You will then divide the sinking fund amount needed by the number of paydays you have until the money is needed.

For example, if Christmas costs you £1,000 every year, and you are paid weekly, divide £1,000 by 52 to get £19.23. You would then save £19.23 every week (every pay period) into your Christmas sinking fund.

Benefits of using sinking funds

Starting a sinking fund is a great way to accumulate money for upcoming expenses.

The idea behind them is that the money is only used towards that specific expense, so when you look at your sinking fund balance you know how much you have saved towards Christmas, a future holiday, etc.

Having them in place means that you are budgeting ahead for your spending, which means you should have the money available when the expense arises.
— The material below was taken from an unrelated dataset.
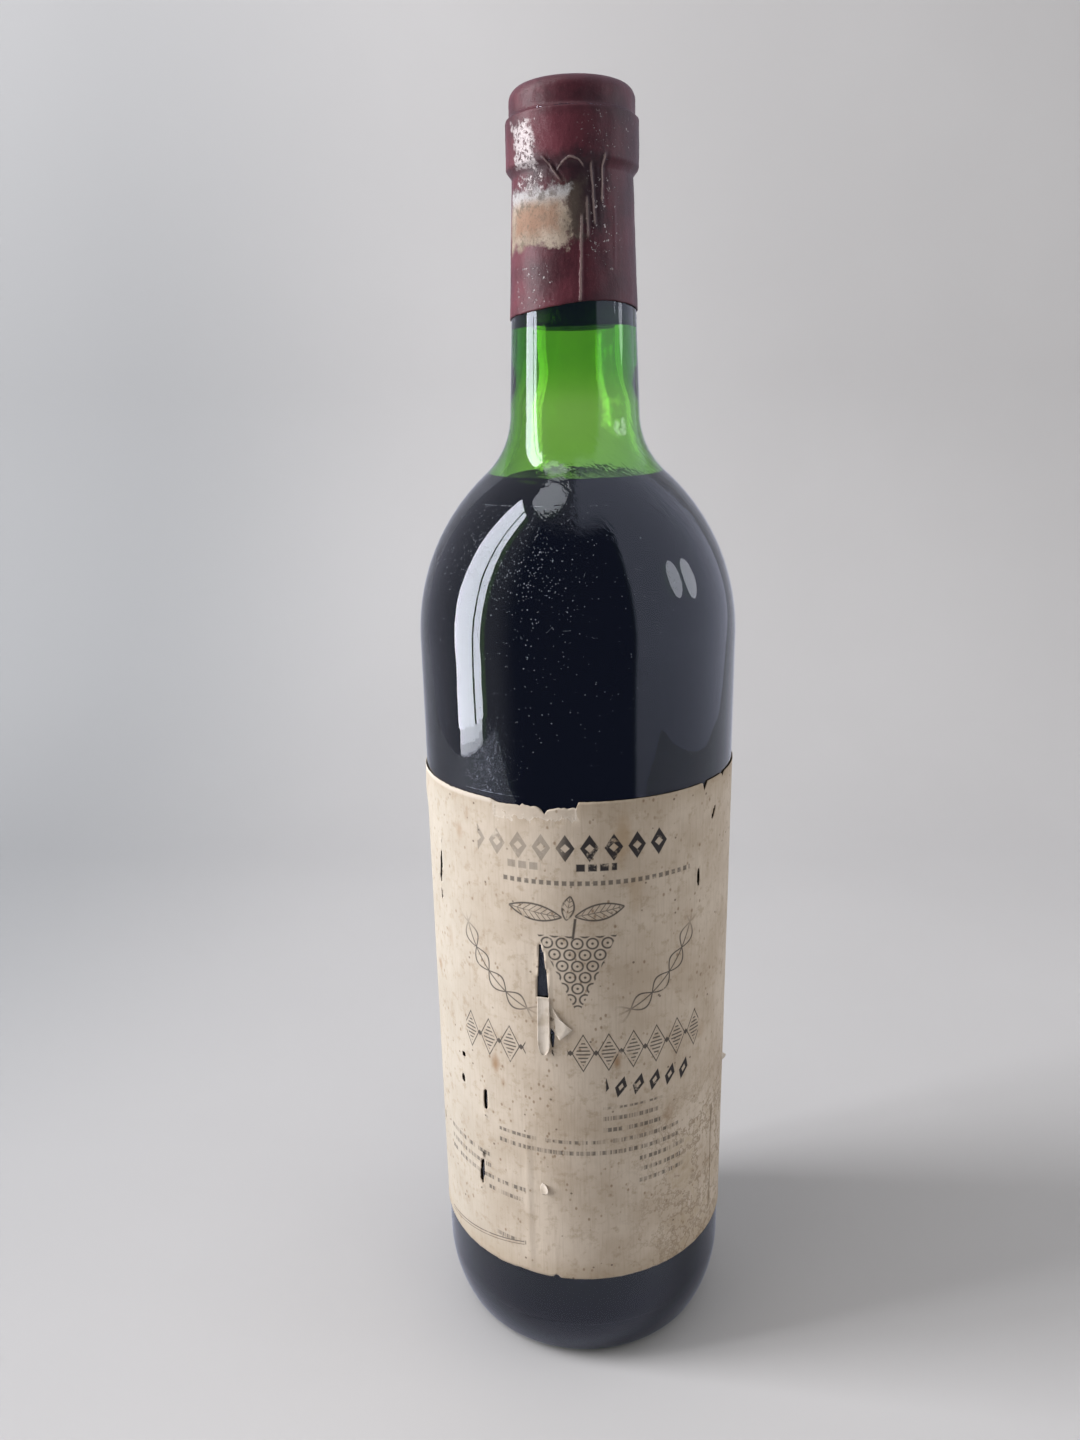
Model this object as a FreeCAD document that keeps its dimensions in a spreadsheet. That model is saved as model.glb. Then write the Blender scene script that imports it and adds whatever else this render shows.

This can help you not get into debt or prevent you from getting further into debt.

It also gives you peace of mind knowing that annual expenses are paid for, and you could even save money. For example, if you can afford to pay your car insurance in advance you will pay less than if you paid in monthly instalments.

What kind of sinking funds should you have?

Sinking funds are personal to you, but here are three categories of sinking funds that we would recommend that you look at having:

Long-term purchases

These would be purchases that you can’t save for in a month or two, and might typically be things like a house deposit, home renovations, a new car, a wedding etc.

Regular annual expenses

These are the expenses that happen every year that you tend to know about in advance. This includes things like Christmas, car-related costs, birthdays etc.

Miscellaneous expenses

These are optional but could include expenses like a new haircut, buying new clothing including school uniforms etc

Conclusion about a sinking fund

Sinking funds are a well-known method for saving money that has many benefits.

This strategy aims to divide your money into different pots, or funds, to be used at different times.

You can use this technique in your personal finances by saving money every time you receive income.

By doing this, you can save up for large purchases while still having enough saved for emergencies that may crop up.